*Set problem:* Begin at the line containing "Write the three.js" and stop at the line containing "const QUARTER = Math.PI / 2;"; copy those lines exactly, ends included, and nothing else.

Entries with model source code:
- - - - -

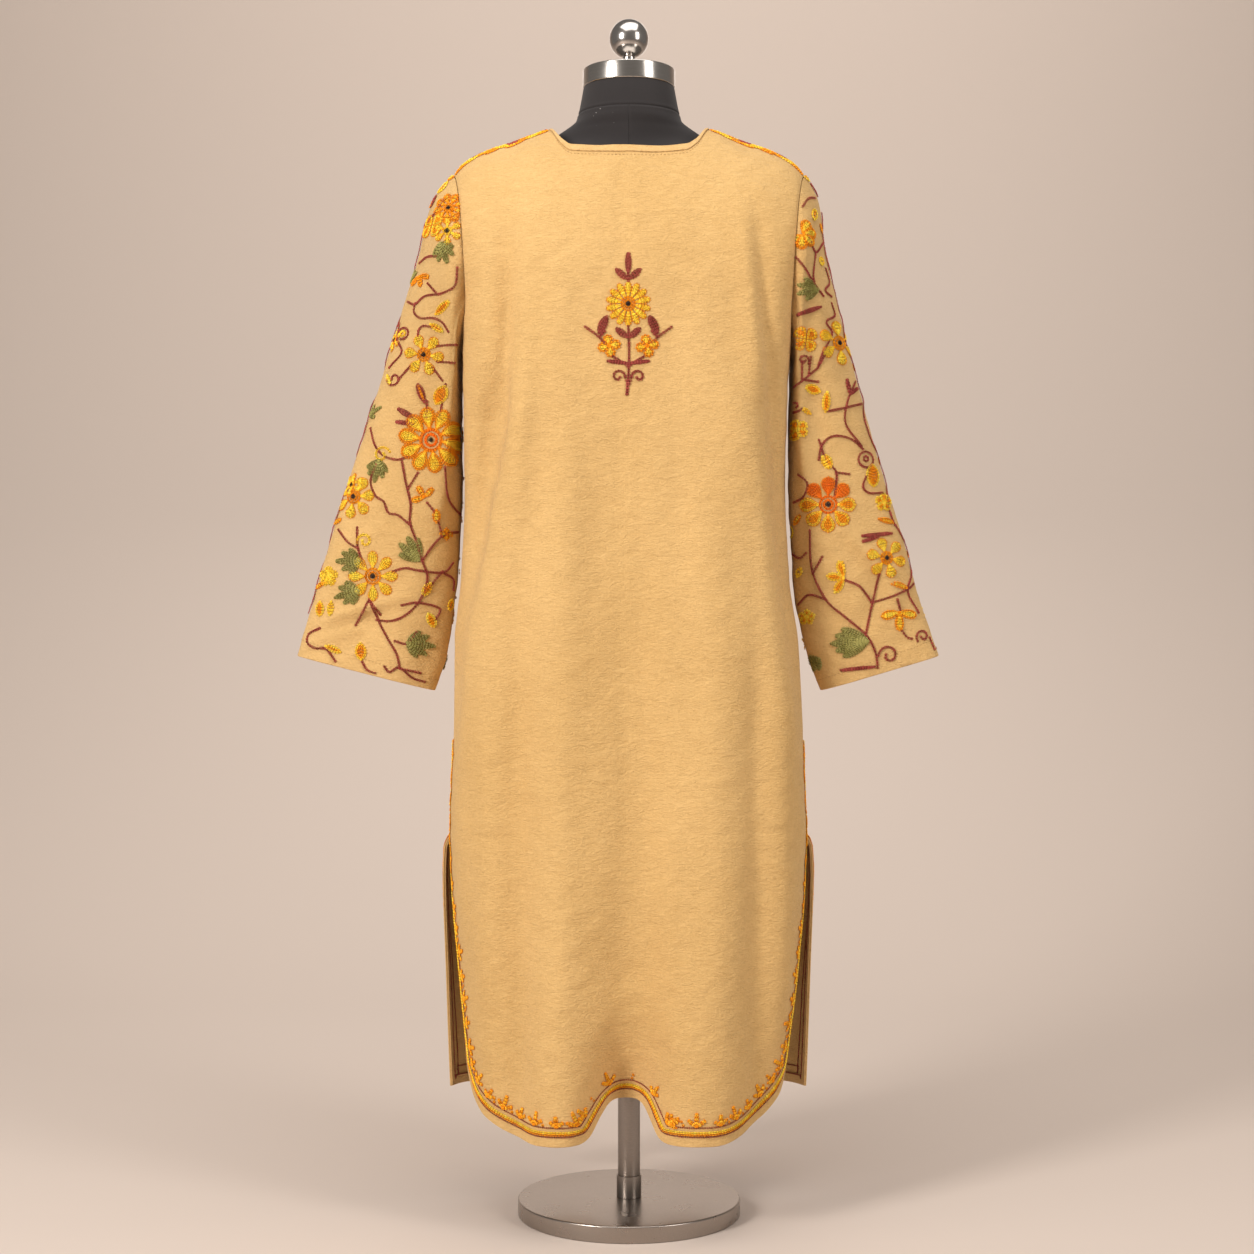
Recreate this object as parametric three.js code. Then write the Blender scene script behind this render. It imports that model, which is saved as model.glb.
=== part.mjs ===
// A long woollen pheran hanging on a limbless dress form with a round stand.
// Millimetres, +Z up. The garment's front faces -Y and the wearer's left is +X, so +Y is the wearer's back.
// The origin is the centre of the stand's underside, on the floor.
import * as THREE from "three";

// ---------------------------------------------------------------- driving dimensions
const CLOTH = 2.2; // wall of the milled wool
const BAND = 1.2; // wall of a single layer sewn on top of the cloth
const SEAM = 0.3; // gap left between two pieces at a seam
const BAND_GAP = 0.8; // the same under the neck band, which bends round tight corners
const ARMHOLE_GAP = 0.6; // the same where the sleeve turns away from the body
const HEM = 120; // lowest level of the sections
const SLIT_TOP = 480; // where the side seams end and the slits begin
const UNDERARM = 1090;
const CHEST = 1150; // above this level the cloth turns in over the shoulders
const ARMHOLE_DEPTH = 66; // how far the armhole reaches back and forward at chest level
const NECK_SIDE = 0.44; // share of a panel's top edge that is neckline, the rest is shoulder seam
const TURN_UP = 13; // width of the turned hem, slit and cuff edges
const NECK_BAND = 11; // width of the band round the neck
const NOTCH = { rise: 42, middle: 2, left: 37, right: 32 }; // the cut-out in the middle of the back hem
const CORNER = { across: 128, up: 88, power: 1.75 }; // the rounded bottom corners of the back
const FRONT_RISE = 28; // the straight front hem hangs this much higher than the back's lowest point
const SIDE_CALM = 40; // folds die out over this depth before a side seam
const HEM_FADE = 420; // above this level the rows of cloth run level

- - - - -

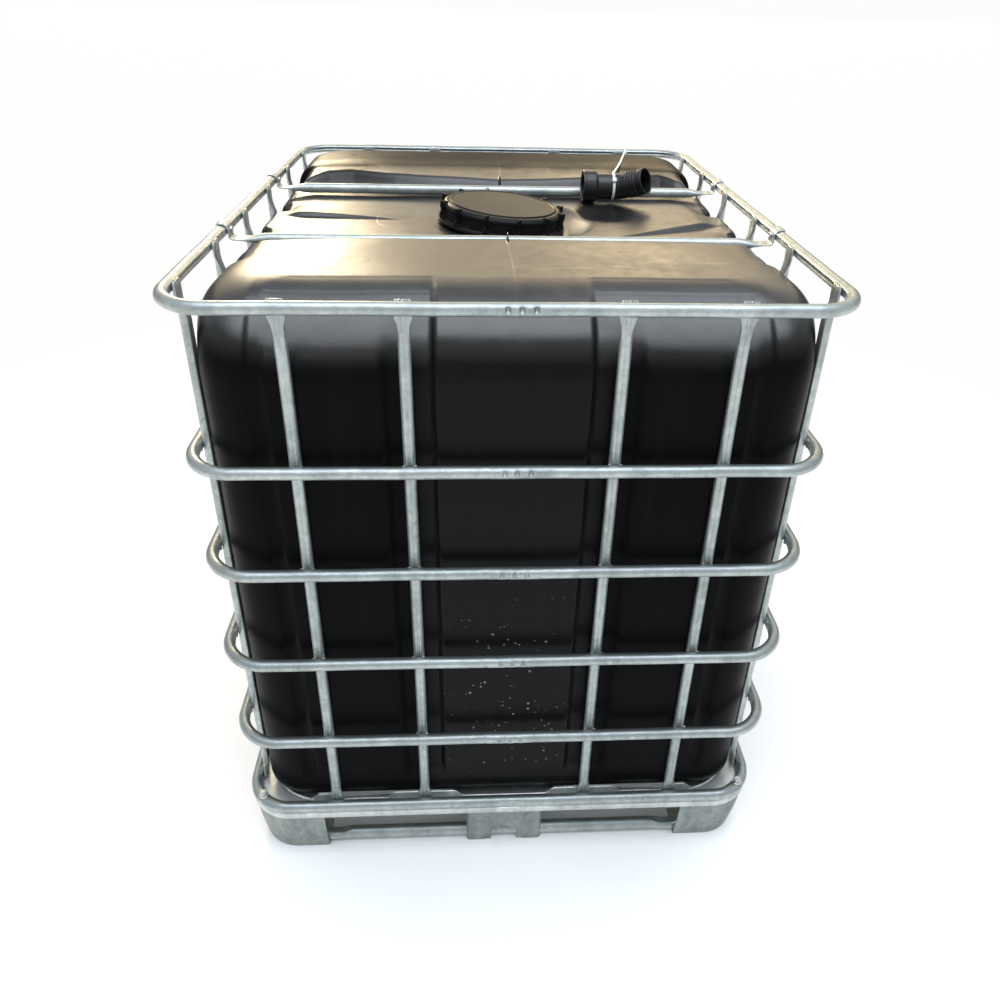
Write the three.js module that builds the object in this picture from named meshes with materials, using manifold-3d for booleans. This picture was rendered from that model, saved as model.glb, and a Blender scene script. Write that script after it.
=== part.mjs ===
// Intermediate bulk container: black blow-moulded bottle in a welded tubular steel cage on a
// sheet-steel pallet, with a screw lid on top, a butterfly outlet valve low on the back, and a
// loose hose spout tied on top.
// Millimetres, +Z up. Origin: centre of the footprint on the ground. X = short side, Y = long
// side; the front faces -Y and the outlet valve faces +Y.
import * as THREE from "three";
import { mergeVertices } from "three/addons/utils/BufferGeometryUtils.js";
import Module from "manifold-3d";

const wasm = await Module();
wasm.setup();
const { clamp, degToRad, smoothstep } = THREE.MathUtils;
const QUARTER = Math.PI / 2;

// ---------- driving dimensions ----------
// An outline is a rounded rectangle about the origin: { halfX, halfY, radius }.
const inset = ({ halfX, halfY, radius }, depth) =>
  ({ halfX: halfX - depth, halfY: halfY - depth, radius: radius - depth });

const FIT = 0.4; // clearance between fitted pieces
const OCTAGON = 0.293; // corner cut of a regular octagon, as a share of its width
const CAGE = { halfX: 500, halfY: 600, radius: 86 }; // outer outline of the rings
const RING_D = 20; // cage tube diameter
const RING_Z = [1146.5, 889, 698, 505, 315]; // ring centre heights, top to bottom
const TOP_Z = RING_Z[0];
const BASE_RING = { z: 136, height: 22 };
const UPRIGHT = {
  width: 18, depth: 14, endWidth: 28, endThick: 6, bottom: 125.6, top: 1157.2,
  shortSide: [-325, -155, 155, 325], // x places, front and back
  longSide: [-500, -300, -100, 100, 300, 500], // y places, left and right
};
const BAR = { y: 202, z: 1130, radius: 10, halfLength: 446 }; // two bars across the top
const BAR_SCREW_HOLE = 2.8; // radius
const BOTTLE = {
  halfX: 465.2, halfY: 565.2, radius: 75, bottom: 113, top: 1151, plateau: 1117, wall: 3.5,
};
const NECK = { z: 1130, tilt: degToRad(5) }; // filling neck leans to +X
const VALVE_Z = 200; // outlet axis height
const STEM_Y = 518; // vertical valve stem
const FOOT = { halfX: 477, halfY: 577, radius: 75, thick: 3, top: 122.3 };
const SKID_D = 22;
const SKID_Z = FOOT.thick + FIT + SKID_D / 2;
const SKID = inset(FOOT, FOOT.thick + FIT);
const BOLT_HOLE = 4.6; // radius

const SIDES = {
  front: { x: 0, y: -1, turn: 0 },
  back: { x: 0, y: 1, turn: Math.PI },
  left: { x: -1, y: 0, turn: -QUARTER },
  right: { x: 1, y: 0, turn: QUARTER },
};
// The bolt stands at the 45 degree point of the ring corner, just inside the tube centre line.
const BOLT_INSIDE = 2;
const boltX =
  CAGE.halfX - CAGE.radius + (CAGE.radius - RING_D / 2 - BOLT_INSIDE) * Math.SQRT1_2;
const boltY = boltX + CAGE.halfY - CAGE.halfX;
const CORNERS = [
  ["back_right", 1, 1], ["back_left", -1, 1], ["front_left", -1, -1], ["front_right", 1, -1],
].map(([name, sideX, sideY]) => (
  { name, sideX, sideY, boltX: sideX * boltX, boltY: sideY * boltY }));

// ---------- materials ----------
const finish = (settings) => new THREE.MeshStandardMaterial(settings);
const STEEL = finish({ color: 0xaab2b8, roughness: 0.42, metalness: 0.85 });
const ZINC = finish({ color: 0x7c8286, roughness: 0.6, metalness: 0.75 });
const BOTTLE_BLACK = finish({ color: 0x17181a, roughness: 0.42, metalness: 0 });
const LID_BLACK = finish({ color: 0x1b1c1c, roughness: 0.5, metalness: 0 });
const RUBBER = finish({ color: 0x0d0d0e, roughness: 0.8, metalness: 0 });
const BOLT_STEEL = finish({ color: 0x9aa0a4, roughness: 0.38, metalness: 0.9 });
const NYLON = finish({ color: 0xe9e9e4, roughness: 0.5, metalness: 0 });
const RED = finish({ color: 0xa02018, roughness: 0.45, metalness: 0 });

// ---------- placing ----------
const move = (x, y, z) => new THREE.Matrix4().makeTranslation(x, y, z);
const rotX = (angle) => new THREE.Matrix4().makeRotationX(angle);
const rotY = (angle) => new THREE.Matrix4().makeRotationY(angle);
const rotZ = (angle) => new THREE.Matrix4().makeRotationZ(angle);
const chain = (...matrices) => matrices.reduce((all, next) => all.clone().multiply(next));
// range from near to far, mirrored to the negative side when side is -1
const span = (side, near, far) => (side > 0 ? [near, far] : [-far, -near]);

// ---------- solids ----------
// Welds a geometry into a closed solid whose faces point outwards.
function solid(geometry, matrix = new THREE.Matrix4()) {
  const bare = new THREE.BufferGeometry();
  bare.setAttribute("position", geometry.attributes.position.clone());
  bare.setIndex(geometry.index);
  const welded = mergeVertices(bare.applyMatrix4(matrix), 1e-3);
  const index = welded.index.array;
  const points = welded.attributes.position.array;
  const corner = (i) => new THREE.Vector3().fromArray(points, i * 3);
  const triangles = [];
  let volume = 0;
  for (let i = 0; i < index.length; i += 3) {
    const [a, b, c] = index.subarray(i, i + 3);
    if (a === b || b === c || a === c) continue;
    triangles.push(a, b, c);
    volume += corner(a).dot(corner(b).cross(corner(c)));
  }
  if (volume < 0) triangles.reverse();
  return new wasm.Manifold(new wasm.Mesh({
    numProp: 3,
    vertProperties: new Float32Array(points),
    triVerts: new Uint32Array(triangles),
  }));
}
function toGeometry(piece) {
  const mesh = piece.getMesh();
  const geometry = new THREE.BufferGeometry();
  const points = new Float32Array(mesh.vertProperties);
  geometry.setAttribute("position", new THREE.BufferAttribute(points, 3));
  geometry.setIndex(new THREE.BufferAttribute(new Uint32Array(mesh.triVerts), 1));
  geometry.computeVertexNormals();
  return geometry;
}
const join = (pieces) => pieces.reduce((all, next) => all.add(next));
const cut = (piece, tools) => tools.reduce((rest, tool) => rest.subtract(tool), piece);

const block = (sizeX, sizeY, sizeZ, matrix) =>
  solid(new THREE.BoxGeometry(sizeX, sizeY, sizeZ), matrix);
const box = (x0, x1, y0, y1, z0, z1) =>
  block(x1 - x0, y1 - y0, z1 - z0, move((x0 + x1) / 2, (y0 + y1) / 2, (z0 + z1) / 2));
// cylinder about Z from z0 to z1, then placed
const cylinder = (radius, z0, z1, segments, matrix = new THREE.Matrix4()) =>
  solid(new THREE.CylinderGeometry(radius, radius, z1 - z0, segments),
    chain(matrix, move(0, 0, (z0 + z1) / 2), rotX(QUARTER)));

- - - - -

*Exercise output:*
Write the three.js module that builds the object in this picture from named meshes with materials, using manifold-3d for booleans. This picture was rendered from that model, saved as model.glb, and a Blender scene script. Write that script after it.
=== part.mjs ===
// Intermediate bulk container: black blow-moulded bottle in a welded tubular steel cage on a
// sheet-steel pallet, with a screw lid on top, a butterfly outlet valve low on the back, and a
// loose hose spout tied on top.
// Millimetres, +Z up. Origin: centre of the footprint on the ground. X = short side, Y = long
// side; the front faces -Y and the outlet valve faces +Y.
import * as THREE from "three";
import { mergeVertices } from "three/addons/utils/BufferGeometryUtils.js";
import Module from "manifold-3d";

const wasm = await Module();
wasm.setup();
const { clamp, degToRad, smoothstep } = THREE.MathUtils;
const QUARTER = Math.PI / 2;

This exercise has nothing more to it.